Os
princípios sociais dos contratos ingressaram no novo Código Civil uma década
após o advento do Código de Defesa do Consumidor e quase um século de concepção
e vigência do anterior Código Civil, cuja ideologia liberal e oitocentista
tornou-se incompatível com a ideologia constitucionalmente estabelecida desde a
Carta de 1934, quando se inicia o Estado social brasileiro. Ao longo do século
XX a convivência da Constituição social com o Código liberal gerou impasses e
contradições, cujo fosso foi aprofundado com o Código de Defesa do Consumidor,
com a distinção que se impôs entre contratos comuns civis e mercantis e
contratos de consumo (a grande maioria).
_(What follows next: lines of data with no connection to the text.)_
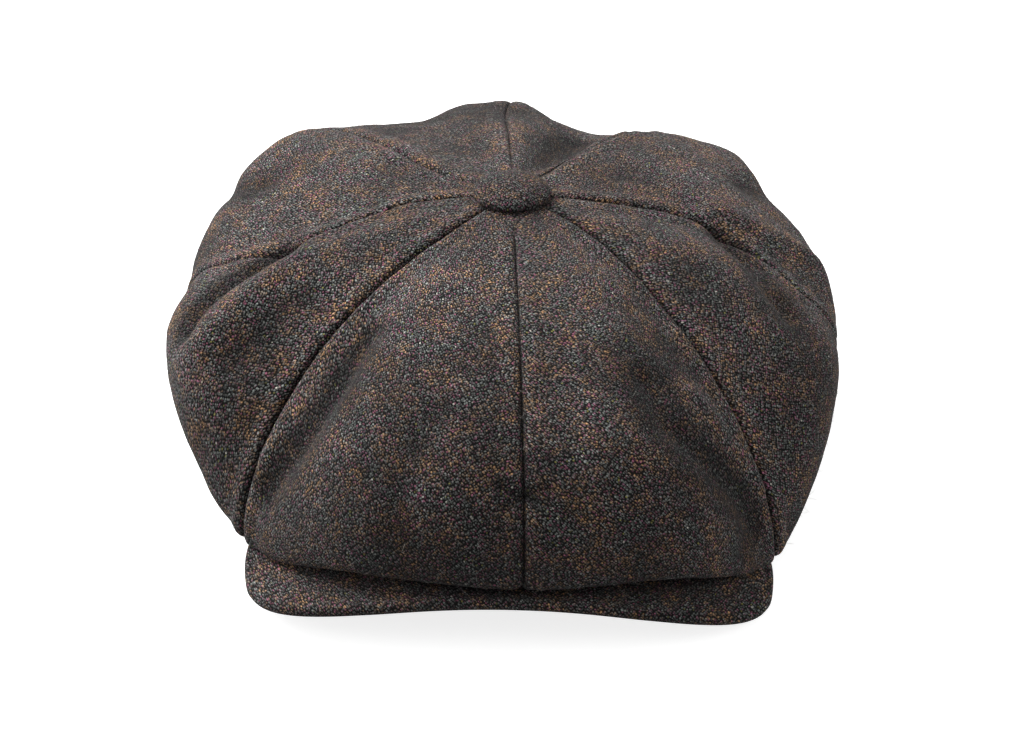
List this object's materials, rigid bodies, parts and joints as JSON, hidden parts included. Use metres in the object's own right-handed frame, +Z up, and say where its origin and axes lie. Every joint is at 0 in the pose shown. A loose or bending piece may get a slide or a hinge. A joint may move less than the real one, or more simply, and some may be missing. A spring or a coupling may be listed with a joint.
{
  "type": "newsboy cap",
  "caption": "Soft newsboy cap: full tweed crown of wedge panels under a cloth-covered button, on a head band with a short arched peak.",
  "frame": {"origin": "middle of the head opening, in the plane of the band's lower edge", "axes": "+Z up along the crown, -Y towards the peak, +X towards the wearer's left"},
  "size_m": [0.2675, 0.2872, 0.1186],
  "materials": {
    "tweed": "brushed woollen tweed, flecked",
    "lining_cloth": "smooth satin-weave lining",
    "interlining_canvas": "stiff woven canvas",
    "sweatband_tape": "ribbed grosgrain",
    "board_plastic": "matte sheet",
    "felt": "thin pressed felt",
    "button_metal": "pressed and tinned",
    "thread": "twisted polyester thread"
  },
  "bodies": {
    "root": {"crown_panel_front_left": "tweed", "crown_panel_side_front_left": "tweed", "crown_panel_side_back_left": "tweed", "crown_panel_back_left": "tweed", "crown_panel_back_right": "tweed", "crown_panel_side_back_right": "tweed", "crown_panel_side_front_right": "tweed", "crown_panel_front_right": "tweed", "lining_panel_front_left": "lining_cloth", "lining_panel_side_front_left": "lining_cloth", "lining_panel_side_back_left": "lining_cloth", "lining_panel_back_left": "lining_cloth", "lining_panel_back_right": "lining_cloth", "lining_panel_side_back_right": "lining_cloth", "lining_panel_side_front_right": "lining_cloth", "lining_panel_front_right": "lining_cloth", "outer_band": "tweed", "band_interlining": "interlining_canvas", "sweatband": "sweatband_tape", "peak_top_cover": "tweed", "peak_under_cover": "tweed", "peak_board": "board_plastic", "peak_padding": "felt", "button_cover": "tweed", "button_shell": "button_metal", "button_prongs": "button_metal", "button_patch": "felt", "front_tack_stitches": "thread"}
  },
  "joints": []
}
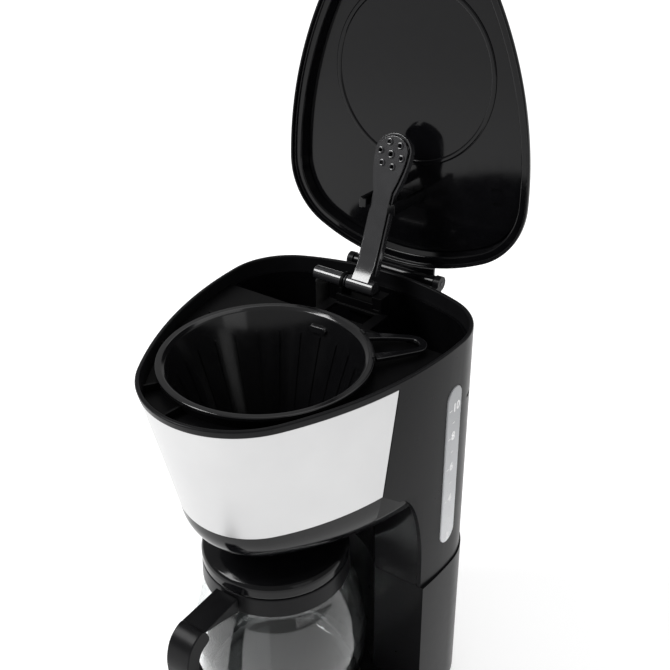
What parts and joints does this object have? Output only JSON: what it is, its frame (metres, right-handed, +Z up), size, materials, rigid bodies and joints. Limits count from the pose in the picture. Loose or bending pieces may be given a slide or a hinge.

Aos primeiros, a difícil aplicação dos
princípios sociais dos contratos deveu-se ao esforço argumentativo de parte da
doutrina voltada à constitucionalização do direito civil, cujo principal postulado
reside na eficácia imediata e prevalecente das regras e princípios
constitucionais sobre o direito infraconstitucional, que melhor reproduzem os
valores existentes na sociedade no seu momento histórico.
A
introdução explícita dos princípios sociais do contrato no novo Código Civil
chega com atraso de várias décadas e, por ironia da história, quando se fala em
crise do Estado social. Parece, contudo, que a regulação da atividade
econômica, para conter ou controlar os abusos dos poderes privados, é uma conquista
que as sociedades organizadas não pretendem abrir mão. Sobretudo quando se
assiste ao crescimento da concentração empresarial e de capital e da
vulnerabilidade das pessoas que não detêm poder negocial, principalmente ante a
utilização massiva de contratos de adesão a condições gerais unilateralmente
predispostas.
Os
princípios individuais ou liberais do contrato (liberdade de contratar, pacta
sunt servanda e relatividade subjetiva) afirmaram a liberdade individual,
contribuindo para o controle dos poderes públicos, mas foram insuficientes para
controlar os abusos dos poderes privados.
Por essa
razão, assumiu de importância no Estado social a consideração da
vulnerabilidade em que se encontram as pessoas em certas situações negociais. A
vulnerabilidade jurídica vai além da debilidade econômica da parte contratante,
pois interessa o poder negocial dominante, ou seja, aquela que se presume em
posição de impor sua vontade e seu interesse à outra. A presunção é definida em
lei, como se dá com o consumidor, no CDC, e com o aderente, no novo é Código
Civil. A presunção é absoluta e não pode ser contrariada pela consideração do
caso concreto. O consumidor e o aderente, ricos ou pobres, são juridicamente
vulneráveis, pois submetidos ao poder negocial da outra parte.
Os três
princípios sociais dos contratos (função social, equivalência material e boa-fé
objetiva) são comuns a todos os contratos, ainda quando não se configure o
poder negocial dominante. Porém, nas hipóteses em que há presunção legal de sua
ocorrência, alguns princípios complementares adquirem autonomia e com eles se
equiparam. Tal se dá com os princípios da vulnerabilidade e da informação, nas
relações de consumo, os quais, no plano geral, desdobram os princípios da
equivalência material e da boa-fé. No direito do consumidor ainda se cogita do
princípio da razoabilidade que atuaria como condição e limite dos princípios da
equivalência material e da vulnerabilidade; a defesa do consumidor e a
interpretação favorável vão até os limites da razoabilidade.
A
compreensão que se tem hoje dos princípios sociais do contrato não é mais de
antagonismo radical aos princípios individuais, pois estes como aqueles
refletiram etapas da evolução do direito e do Estado moderno. No Estado social
os princípios individuais são compatíveis quando estão limitados e orientados
pelos princípios sociais, cuja prevalência se dá quando não são harmonizáveis.